• [Scripts that build objects]:
· · · · ·

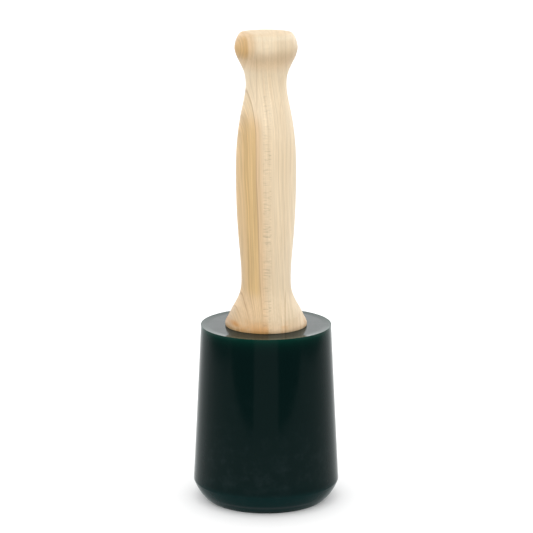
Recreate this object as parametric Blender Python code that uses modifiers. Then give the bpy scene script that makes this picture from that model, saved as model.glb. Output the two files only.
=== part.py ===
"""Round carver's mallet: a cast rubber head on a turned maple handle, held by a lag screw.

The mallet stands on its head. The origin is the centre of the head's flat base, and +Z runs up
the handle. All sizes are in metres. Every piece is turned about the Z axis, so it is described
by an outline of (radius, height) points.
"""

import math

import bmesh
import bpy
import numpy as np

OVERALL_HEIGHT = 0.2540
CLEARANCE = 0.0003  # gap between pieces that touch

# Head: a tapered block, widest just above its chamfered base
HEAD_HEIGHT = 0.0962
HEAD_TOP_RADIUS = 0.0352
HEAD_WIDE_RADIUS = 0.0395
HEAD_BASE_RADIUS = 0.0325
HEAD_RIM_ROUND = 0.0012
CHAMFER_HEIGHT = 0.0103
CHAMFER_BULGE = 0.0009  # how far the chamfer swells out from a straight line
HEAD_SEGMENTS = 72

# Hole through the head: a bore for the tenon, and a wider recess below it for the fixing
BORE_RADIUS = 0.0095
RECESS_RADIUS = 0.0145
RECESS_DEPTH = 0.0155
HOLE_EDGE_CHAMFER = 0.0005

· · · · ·

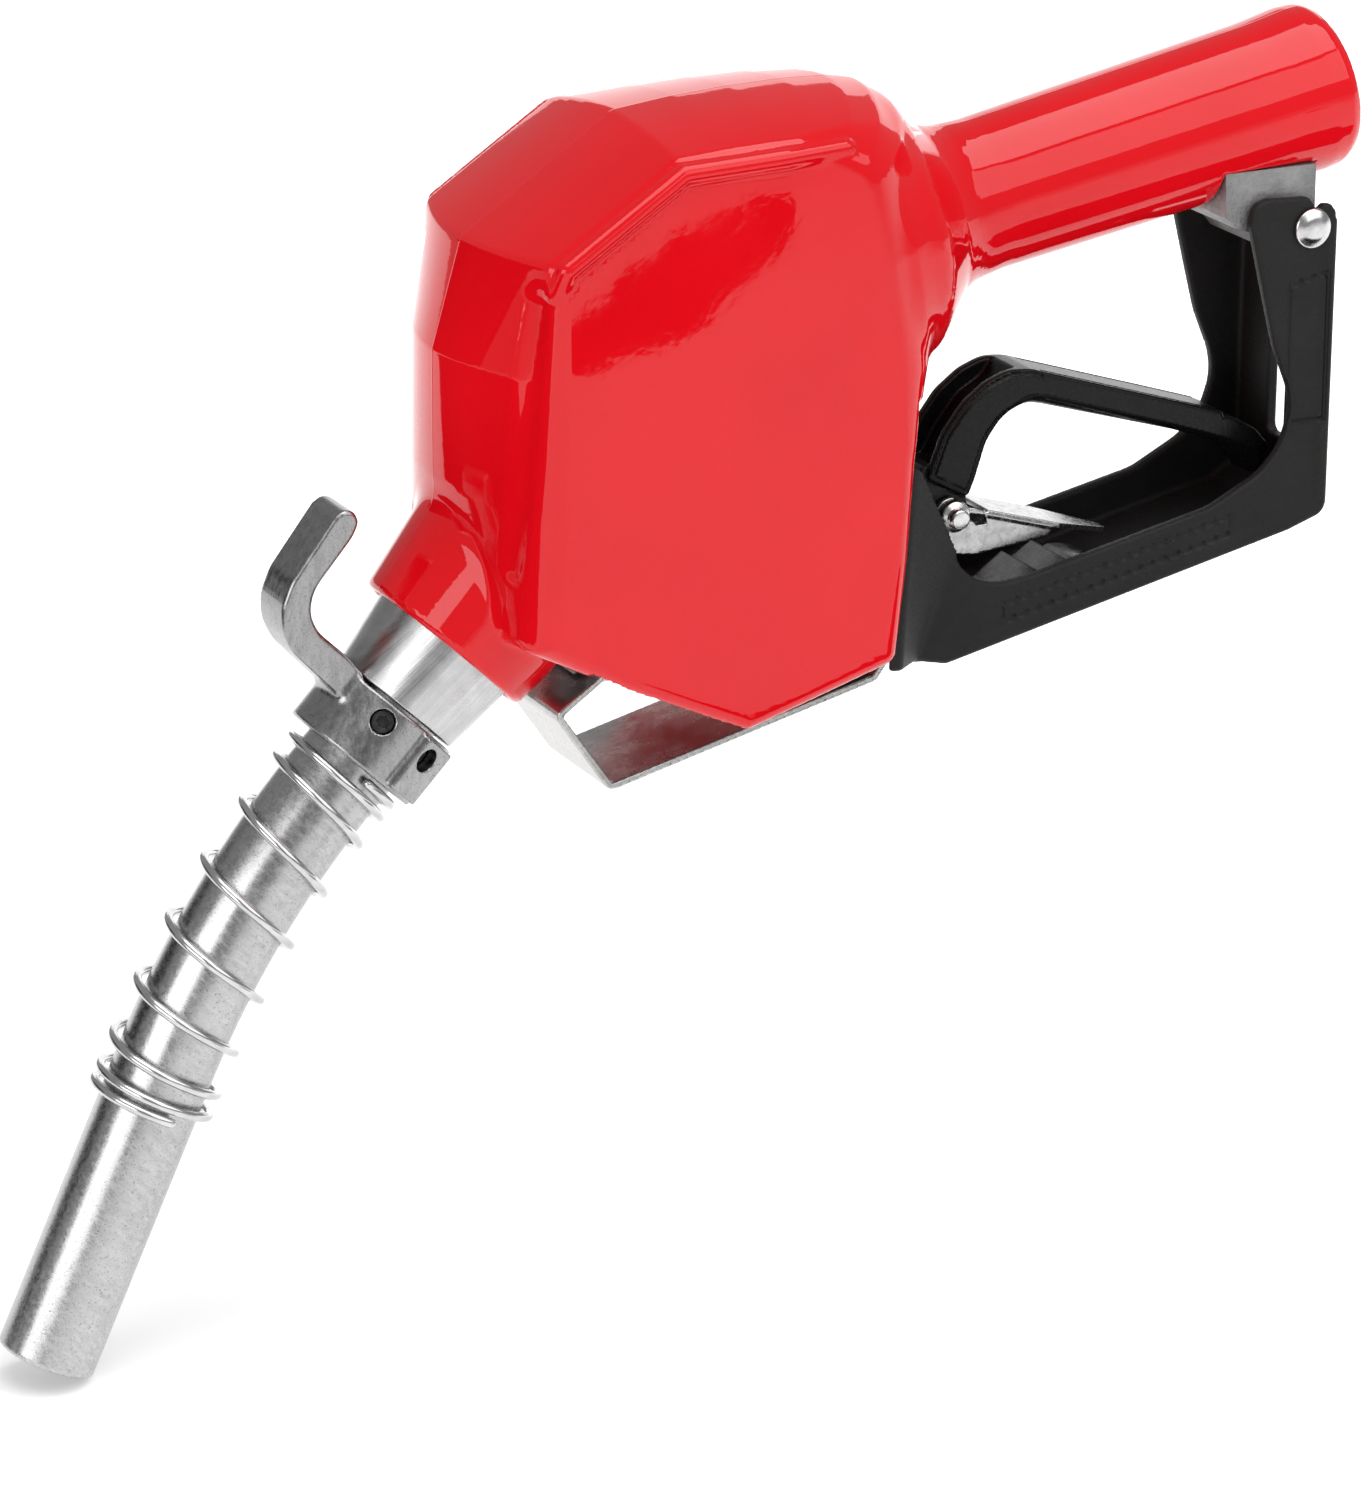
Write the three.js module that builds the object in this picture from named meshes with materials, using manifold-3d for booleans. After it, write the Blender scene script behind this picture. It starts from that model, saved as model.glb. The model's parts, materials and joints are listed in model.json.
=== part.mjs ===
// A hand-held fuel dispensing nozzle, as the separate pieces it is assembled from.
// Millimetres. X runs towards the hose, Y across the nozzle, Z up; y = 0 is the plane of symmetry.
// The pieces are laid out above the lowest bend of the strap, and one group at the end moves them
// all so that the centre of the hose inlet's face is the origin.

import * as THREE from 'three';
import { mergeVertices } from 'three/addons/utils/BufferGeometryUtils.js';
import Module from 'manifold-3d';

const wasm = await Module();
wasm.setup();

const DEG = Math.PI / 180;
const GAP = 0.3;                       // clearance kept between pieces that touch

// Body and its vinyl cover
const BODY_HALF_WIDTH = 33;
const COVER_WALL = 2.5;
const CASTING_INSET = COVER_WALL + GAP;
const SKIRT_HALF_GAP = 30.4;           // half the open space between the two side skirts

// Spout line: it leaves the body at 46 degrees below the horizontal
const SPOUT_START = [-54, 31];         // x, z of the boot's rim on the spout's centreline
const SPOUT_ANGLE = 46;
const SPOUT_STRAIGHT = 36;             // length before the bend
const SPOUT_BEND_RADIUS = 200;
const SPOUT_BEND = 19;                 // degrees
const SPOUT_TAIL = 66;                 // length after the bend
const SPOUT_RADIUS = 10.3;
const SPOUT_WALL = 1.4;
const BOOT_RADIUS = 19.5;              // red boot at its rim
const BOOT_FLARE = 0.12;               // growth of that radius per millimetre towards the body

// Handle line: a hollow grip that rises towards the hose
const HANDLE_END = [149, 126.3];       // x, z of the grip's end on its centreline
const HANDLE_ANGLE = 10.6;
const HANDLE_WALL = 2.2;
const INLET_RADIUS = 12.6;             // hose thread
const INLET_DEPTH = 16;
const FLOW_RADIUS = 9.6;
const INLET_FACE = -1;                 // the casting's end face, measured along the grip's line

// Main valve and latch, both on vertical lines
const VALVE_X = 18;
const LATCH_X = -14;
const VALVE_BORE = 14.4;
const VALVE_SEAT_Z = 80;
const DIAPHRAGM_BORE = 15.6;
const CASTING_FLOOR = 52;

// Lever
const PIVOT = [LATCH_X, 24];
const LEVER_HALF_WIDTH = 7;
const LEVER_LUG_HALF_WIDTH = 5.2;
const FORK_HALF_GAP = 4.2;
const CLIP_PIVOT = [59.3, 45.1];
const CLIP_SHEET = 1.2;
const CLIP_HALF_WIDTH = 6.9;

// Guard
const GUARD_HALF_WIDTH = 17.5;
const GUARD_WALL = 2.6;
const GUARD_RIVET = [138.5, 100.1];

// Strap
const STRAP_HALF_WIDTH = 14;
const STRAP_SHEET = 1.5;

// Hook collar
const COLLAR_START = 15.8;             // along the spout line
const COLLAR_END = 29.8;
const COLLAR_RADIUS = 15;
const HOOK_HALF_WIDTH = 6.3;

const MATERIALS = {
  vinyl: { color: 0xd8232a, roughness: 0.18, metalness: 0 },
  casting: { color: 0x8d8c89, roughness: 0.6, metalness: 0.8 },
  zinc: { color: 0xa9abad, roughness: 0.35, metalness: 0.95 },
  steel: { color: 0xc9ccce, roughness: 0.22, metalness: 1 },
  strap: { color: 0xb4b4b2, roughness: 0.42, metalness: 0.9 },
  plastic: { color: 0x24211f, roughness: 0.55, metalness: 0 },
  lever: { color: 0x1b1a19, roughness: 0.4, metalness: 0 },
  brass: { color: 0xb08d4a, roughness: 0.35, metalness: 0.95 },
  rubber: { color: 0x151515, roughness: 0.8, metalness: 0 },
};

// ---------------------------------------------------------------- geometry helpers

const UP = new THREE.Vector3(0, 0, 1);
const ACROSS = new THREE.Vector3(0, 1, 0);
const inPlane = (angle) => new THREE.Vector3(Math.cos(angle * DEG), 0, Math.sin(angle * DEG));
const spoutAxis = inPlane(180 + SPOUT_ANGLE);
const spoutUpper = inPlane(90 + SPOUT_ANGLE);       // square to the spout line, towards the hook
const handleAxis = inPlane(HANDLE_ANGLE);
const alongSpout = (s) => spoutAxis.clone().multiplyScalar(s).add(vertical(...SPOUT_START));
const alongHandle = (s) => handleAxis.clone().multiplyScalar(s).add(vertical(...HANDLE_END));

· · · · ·

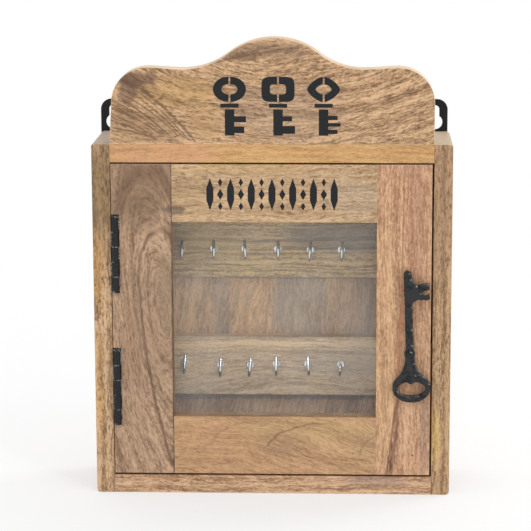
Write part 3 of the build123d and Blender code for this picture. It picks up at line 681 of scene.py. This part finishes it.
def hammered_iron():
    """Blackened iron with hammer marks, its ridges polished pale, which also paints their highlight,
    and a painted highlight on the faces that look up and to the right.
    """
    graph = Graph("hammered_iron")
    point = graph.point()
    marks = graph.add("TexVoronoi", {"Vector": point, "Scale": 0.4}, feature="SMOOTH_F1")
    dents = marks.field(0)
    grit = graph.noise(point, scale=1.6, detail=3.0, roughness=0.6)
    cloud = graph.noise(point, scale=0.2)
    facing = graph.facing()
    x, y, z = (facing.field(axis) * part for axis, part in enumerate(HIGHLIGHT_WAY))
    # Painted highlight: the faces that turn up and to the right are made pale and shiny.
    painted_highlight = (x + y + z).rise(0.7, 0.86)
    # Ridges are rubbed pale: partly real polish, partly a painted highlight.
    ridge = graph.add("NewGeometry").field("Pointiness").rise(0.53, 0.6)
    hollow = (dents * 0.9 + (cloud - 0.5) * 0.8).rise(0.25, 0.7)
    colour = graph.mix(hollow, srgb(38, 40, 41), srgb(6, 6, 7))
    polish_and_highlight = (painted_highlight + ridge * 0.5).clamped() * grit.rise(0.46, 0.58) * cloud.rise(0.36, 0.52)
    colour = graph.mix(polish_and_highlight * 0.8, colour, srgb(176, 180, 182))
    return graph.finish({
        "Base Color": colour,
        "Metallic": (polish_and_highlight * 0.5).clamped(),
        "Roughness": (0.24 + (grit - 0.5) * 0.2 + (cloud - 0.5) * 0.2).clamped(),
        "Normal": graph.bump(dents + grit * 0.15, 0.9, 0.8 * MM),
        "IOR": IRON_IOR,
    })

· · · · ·

• [Written request]: Begin at the line that has "Recreate this object", stop after the line that has "HOLE_EDGE_CHAMFER = 0.0005", and repeat exactly those lines, nothing more.

• [Output of the task]:
Recreate this object as parametric Blender Python code that uses modifiers. Then give the bpy scene script that makes this picture from that model, saved as model.glb. Output the two files only.
=== part.py ===
"""Round carver's mallet: a cast rubber head on a turned maple handle, held by a lag screw.

The mallet stands on its head. The origin is the centre of the head's flat base, and +Z runs up
the handle. All sizes are in metres. Every piece is turned about the Z axis, so it is described
by an outline of (radius, height) points.
"""

import math

import bmesh
import bpy
import numpy as np

OVERALL_HEIGHT = 0.2540
CLEARANCE = 0.0003  # gap between pieces that touch

# Head: a tapered block, widest just above its chamfered base
HEAD_HEIGHT = 0.0962
HEAD_TOP_RADIUS = 0.0352
HEAD_WIDE_RADIUS = 0.0395
HEAD_BASE_RADIUS = 0.0325
HEAD_RIM_ROUND = 0.0012
CHAMFER_HEIGHT = 0.0103
CHAMFER_BULGE = 0.0009  # how far the chamfer swells out from a straight line
HEAD_SEGMENTS = 72

# Hole through the head: a bore for the tenon, and a wider recess below it for the fixing
BORE_RADIUS = 0.0095
RECESS_RADIUS = 0.0145
RECESS_DEPTH = 0.0155
HOLE_EDGE_CHAMFER = 0.0005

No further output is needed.